Einstein a bien pu dire que l’information n’est pas une forme de « connaissance », mais le manque d’information est voué à l’échec. David Farrell se consacre à l’information dans un grand nombre de domaines de l’industrie musicale canadienne depuis près de quatre décennies. Grâce à son magazine actuel, FYI Music News, il fournit, gratuitement et électroniquement, un résumé des nouvelles et des événements sur lesquels les professionnels de la musique, les agences gouvernementales, les associations, les musiciens et les fans peuvent se renseigner directement sur l’appareil de leur choix.

Malgré un léger contretemps au début de la pandémie, Farrell télécharge tous les jours quelque 300 courriels qu’il trie en fonction de leur urgence, de leur intérêt, de leur profondeur ou de leur simple utilité en vue de les utiliser dans des articles de fond, des entrevues, des recensions ou des tableaux dans l’une ou l’autre des trois éditions hebdomadaires (lundi, mercredi et vendredi) de sa publication. Le choix du matériel à utiliser n’est pas difficile.

Un rédacteur chevronné

Durant les années 70, David Farrell a notamment été le rédacteur canadien de Billboard. Dans les années 80, lui et Patricia Dunn (qui était sa femme à l’époque) ont fondé The Record, une publication hebdomadaire qui est devenue la bible de l’industrie musicale canadienne et dont il a continué de s’occuper pendant une vingtaine d’années tout en contribuant à la fondation de la Canadian Music Week, le congrès national annuel de l’industrie musicale de langue anglaise au pays. Le magazine FYI a été lancé en 2000 avec le soutien de la Slaight Foundation, de CIMA (Canadian Independent Music Association) et de Music Canada. La profondeur de ses connaissances et de son expérience de la musique canadienne ont valu à David Farrell une intronisation au Canadian Music & Broadcast Industry Hall of Fame en 2018.

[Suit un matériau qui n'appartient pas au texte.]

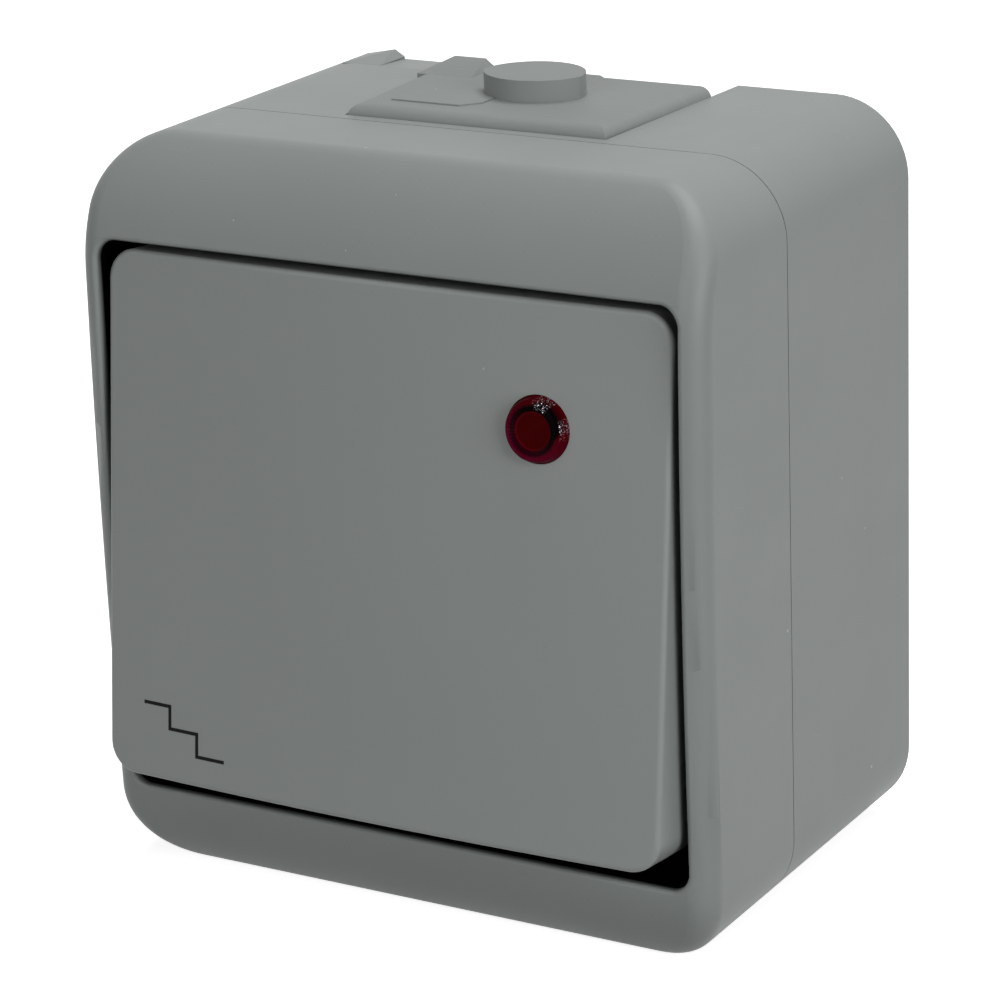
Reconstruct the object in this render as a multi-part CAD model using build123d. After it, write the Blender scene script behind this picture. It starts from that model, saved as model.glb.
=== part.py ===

« Les nouvelles sont les nouvelles », tranche Farrell au téléphone depuis son quartier général de Toronto, et elles n’arrêtent pas de se produire même en temps de pandémie. Il sélectionne son matériel « en fonction de l’intérêt intrinsèque du sujet », explique-t-il. « Comment ça affecte les gens, ce que veut dire la nouvelle. L’argent est toujours un sujet intéressant et, dans mon cas particulier, ça recouvre un tas de choses parce que mes articles ne portent pas uniquement sur l’industrie de l’édition, mais sur les spectacles en direct, l’industrie de l’enregistrement et le rôle des artistes eux-mêmes au sein de l’industrie. Ça ratisse large. »

Chaque édition renferme une cinquantaine d’articles. Pour Farrell, la mise en page de FYI ressemble à « un casse-tête parce que nous avons trois éditions par semaine et que chacune contient au moins 10 nouveaux articles (sauf l’édition du mercredi, qui en renferme 14). Sur ces 10 articles, il y a l’enregistrement du jour, les brèves nouvelles musicales (on peut facilement en avoir 20 ou 30) – plus des titres qui suscitent beaucoup d’intérêt au Canada et à l’étranger et qui paraissent dans la presse de grande diffusion, ce qui peut aller de Rolling Stone au Globe and Mail.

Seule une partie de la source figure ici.